Begin
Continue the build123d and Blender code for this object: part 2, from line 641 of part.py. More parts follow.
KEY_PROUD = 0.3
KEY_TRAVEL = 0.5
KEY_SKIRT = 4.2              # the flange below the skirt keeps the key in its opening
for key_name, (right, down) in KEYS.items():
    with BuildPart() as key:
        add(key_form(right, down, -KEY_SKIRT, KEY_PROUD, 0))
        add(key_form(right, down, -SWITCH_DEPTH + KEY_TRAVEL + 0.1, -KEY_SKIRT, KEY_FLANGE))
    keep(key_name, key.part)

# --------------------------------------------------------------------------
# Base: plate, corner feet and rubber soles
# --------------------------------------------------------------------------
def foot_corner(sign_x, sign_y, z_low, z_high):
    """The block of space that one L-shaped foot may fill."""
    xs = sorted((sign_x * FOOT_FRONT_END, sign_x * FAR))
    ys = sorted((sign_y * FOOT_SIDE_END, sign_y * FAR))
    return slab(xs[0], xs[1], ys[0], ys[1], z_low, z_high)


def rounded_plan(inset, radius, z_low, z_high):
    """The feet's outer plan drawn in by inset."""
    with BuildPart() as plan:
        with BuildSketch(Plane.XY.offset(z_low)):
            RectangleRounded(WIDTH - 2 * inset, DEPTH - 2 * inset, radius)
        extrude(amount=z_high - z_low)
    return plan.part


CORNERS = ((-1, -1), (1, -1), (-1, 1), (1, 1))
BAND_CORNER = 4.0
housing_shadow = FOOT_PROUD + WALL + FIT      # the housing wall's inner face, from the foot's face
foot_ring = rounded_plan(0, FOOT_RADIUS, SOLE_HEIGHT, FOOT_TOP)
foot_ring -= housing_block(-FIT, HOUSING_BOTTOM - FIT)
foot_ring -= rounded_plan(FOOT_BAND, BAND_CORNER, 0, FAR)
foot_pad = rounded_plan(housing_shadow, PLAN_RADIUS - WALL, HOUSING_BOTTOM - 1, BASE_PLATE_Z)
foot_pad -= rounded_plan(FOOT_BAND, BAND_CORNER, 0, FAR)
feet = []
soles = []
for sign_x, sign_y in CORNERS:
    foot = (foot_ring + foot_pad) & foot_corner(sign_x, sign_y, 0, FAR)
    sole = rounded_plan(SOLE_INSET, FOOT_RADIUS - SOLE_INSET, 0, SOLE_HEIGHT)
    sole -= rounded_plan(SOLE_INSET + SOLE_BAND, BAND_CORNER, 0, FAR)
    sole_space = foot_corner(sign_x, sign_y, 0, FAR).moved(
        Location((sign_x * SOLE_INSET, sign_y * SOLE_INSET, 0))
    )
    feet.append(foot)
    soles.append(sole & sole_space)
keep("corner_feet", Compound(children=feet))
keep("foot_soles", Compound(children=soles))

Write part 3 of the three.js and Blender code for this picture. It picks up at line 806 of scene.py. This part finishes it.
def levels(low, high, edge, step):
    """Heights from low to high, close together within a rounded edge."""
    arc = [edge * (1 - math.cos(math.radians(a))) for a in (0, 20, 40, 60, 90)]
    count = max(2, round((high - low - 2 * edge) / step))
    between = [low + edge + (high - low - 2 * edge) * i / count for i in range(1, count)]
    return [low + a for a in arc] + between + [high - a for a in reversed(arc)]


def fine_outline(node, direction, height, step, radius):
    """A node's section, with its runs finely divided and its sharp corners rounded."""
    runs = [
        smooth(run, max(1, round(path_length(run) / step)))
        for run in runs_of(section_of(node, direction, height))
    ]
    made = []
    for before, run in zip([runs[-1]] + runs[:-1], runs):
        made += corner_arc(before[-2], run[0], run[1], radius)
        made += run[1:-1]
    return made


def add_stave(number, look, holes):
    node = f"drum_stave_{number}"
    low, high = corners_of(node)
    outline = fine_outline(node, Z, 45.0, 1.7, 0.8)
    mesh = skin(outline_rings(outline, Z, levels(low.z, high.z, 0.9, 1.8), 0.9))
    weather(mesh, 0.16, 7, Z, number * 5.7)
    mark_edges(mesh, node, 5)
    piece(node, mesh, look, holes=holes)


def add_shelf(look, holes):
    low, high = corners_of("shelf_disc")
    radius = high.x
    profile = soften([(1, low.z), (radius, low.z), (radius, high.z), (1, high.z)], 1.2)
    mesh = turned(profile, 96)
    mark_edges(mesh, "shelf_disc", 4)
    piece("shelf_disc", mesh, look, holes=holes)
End
Begin
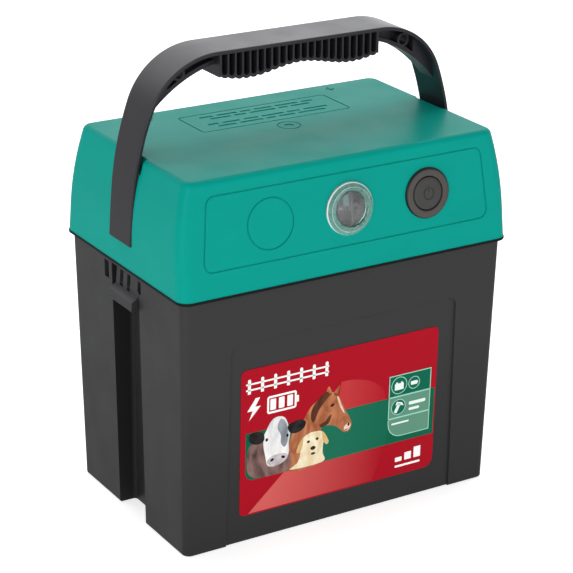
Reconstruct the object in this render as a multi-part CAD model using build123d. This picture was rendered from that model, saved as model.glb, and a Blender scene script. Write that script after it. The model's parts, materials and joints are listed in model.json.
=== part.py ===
End
- PROMPT -
Repeat exactly, and only, the lines from the one containing "Continue the build123d" through the one containing "return slab(xs[0], xs[1], ys[0], ys[1], z_low, z_high)", both included.

- FINISHED EXERCISE -
Continue the build123d and Blender code for this object: part 2, from line 641 of part.py. More parts follow.
KEY_PROUD = 0.3
KEY_TRAVEL = 0.5
KEY_SKIRT = 4.2              # the flange below the skirt keeps the key in its opening
for key_name, (right, down) in KEYS.items():
    with BuildPart() as key:
        add(key_form(right, down, -KEY_SKIRT, KEY_PROUD, 0))
        add(key_form(right, down, -SWITCH_DEPTH + KEY_TRAVEL + 0.1, -KEY_SKIRT, KEY_FLANGE))
    keep(key_name, key.part)

# --------------------------------------------------------------------------
# Base: plate, corner feet and rubber soles
# --------------------------------------------------------------------------
def foot_corner(sign_x, sign_y, z_low, z_high):
    """The block of space that one L-shaped foot may fill."""
    xs = sorted((sign_x * FOOT_FRONT_END, sign_x * FAR))
    ys = sorted((sign_y * FOOT_SIDE_END, sign_y * FAR))
    return slab(xs[0], xs[1], ys[0], ys[1], z_low, z_high)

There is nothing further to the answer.